The power of FDD comes from the highly structured approach that i based on the ETVX (entry-task-validation-exit) framework. Entry criteria is typical: requirements, authority to proceed and other 'quality gates' that must be passed before a development project is initiated. The tasks follow a five-step process as follows:
(1) Develop the model, including scope, validation in the form of walkthroughs, and peer reviews. The approach described in the book assumes an object model, but in a non-OO setting this can be realigned to first cut system diagramming in the form of block- and data flow-diagrams,and first-cut design.
(2) Build the features list. The OO approach is domain partitioning based on the model; in a non-OO setting this is where the team maps functional requirements to features.
(3) Plan by feature. This step, in my opinion, shows FDD to be a legitimate software engineering method. Feature prioritization, dependency analysis and effort estimation occur here. Done properly this step will make the difference between success or failure. I do have one issue with the book at this point: the prioritization is done by the technical team - it should be done with the business stakeholders.

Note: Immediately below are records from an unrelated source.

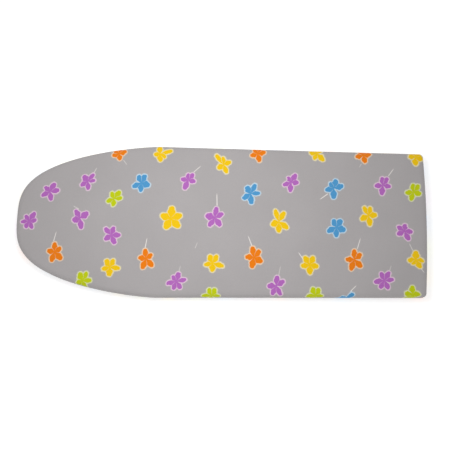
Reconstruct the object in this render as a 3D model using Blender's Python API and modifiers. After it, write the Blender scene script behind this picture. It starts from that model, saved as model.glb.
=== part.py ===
"""Tabletop ironing board with two folding leg frames, shown folded.

Metres, +Z up, nose towards -X, square end towards +X, feet resting on z = 0.
"""
import math

import bmesh
import bpy
from mathutils import Matrix, Vector

# ---------------------------------------------------------------- dimensions
LENGTH = 0.813
WIDTH = 0.305
NOSE_LENGTH = 0.283
NOSE_POWER_X = 1.528
NOSE_POWER_Y = 3.108
TAIL_TAPER = 0.060
TAIL_BOW = 0.004
CORNER_RADIUS = 0.008

AXIS_Z = 0.011
DECK_BOTTOM = 0.0250
DECK_TOP = 0.0260
PAD_BOTTOM = 0.0263
PAD_TOP = 0.0323
COVER_TOP = 0.0334
COVER_THICKNESS = 0.0008
GAP = 0.0003

RIM_OUTER = 0.0012
RIM_THICKNESS = 0.0012
RIM_BOTTOM = 0.0135
SHEET = 0.0015

PIVOT_X = 0.150
LEG_LENGTH = 0.168
LEG_BEND = 0.022
TUBE_RADIUS = 0.008
TUBE_WALL = 0.0012
TUBE_TAIL = 0.008
FRONT_HALF = 0.078
REAR_HALF = 0.096
OPEN_ANGLE = math.radians(72.0)

STAY_LENGTH = 0.075
WIRE_RADIUS = 0.0025
STAY_INSET = 0.012
STAY_BEND = 0.007
STAY_HOOK = 0.0034

GUIDE_START = 0.038
GUIDE_END = 0.1555
GUIDE_HALF = 0.0142
GUIDE_BOTTOM = 0.0045
SLOT_HALF = 0.0029

SLEEVE_RADIUS = 0.0125
SLEEVE_FLAT = 0.0110
SLEEVE_INNER = 0.0340
SLEEVE_OUTER = 0.0540

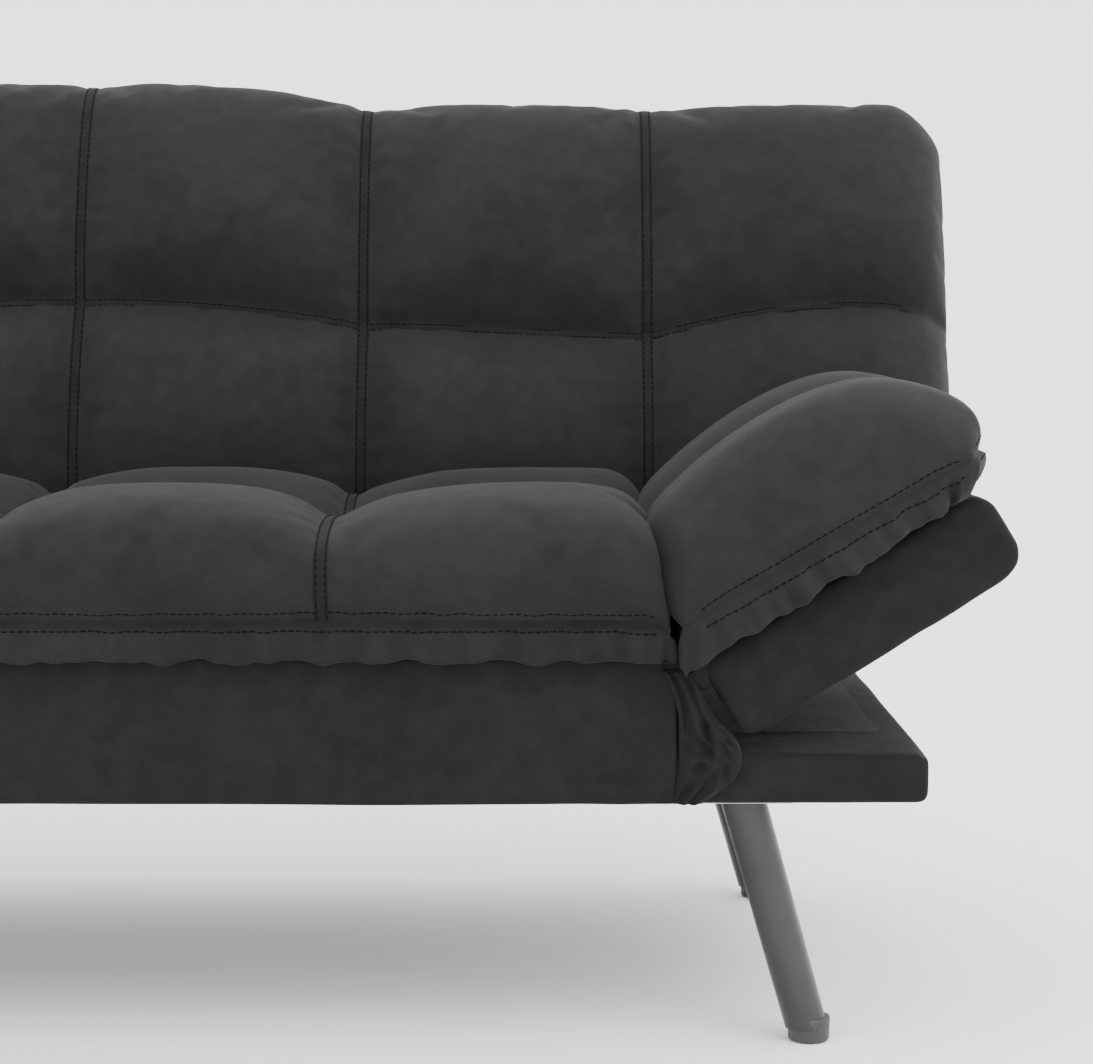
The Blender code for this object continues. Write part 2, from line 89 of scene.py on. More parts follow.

(4) Design by feature. This is an iterative step that feeds back into step 1 (build the model) wherein class ownership is determined and the original model is refined based on the design approach. In non-OO environments this would loop back into the first-cut design and trigger trade-off analysis and design refinement.
(5) Build by feature. This is where the application is actually developed on a feature-by-feature basis within the context of the defined architecture (model).

Verification is accomplished using traditional methods. The authors introduce what they call 'feature-based testing' which is no different than product test (also called functional qualification testing, and in some circles, acceptance testing). Verification procedures are thoroughly covered in the book, further adding to the software engineering approach that is incorporated into FDD. Exit criteria is when the sponsors accept the system.

What makes this book important is that is gives a straightforward approach that is based on deliverables (features) within a process context (ETVX). This approach is consistent with best practices in software project management and has the additional benefit of assuring that what gets designed and built is what the customer needs. Bolt FDD onto your favorite methodology and you'll probably see quality increase, and costs and time to deliver decrease.